● **Exercise details**:
Find each line in the following listing that has the string "this", then state the count and nothing else.

● **Entries**:

* BEGIN *

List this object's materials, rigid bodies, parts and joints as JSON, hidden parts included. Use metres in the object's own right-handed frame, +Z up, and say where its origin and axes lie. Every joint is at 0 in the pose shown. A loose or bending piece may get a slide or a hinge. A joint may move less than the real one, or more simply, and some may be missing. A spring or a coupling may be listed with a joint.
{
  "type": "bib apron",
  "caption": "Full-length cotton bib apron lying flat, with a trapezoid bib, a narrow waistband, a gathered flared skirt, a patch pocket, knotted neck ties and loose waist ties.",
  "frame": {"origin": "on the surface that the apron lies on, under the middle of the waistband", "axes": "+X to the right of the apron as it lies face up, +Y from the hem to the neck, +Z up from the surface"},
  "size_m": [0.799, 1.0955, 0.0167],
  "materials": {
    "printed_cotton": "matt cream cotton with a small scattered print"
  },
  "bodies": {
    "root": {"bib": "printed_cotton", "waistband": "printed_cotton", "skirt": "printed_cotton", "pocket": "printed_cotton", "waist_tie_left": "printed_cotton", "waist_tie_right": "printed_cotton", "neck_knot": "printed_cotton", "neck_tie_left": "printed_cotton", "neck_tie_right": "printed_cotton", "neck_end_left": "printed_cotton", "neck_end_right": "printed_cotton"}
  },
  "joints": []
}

* END *
* BEGIN *

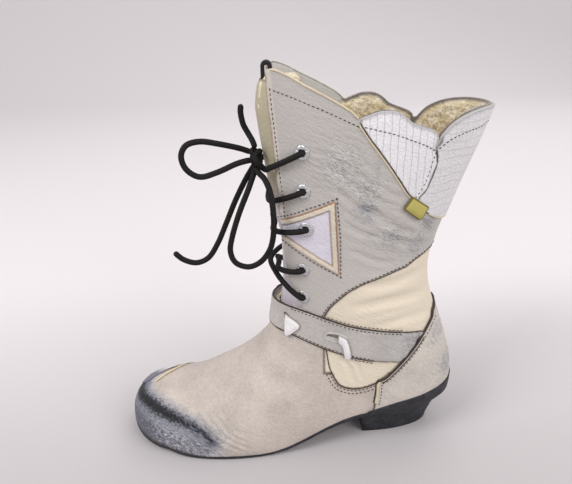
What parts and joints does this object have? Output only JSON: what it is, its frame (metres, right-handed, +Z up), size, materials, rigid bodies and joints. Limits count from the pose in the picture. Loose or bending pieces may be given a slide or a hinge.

* END *
* BEGIN *

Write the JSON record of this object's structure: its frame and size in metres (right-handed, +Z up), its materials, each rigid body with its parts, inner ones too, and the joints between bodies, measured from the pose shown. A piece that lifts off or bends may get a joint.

* END *

● **Result**:
3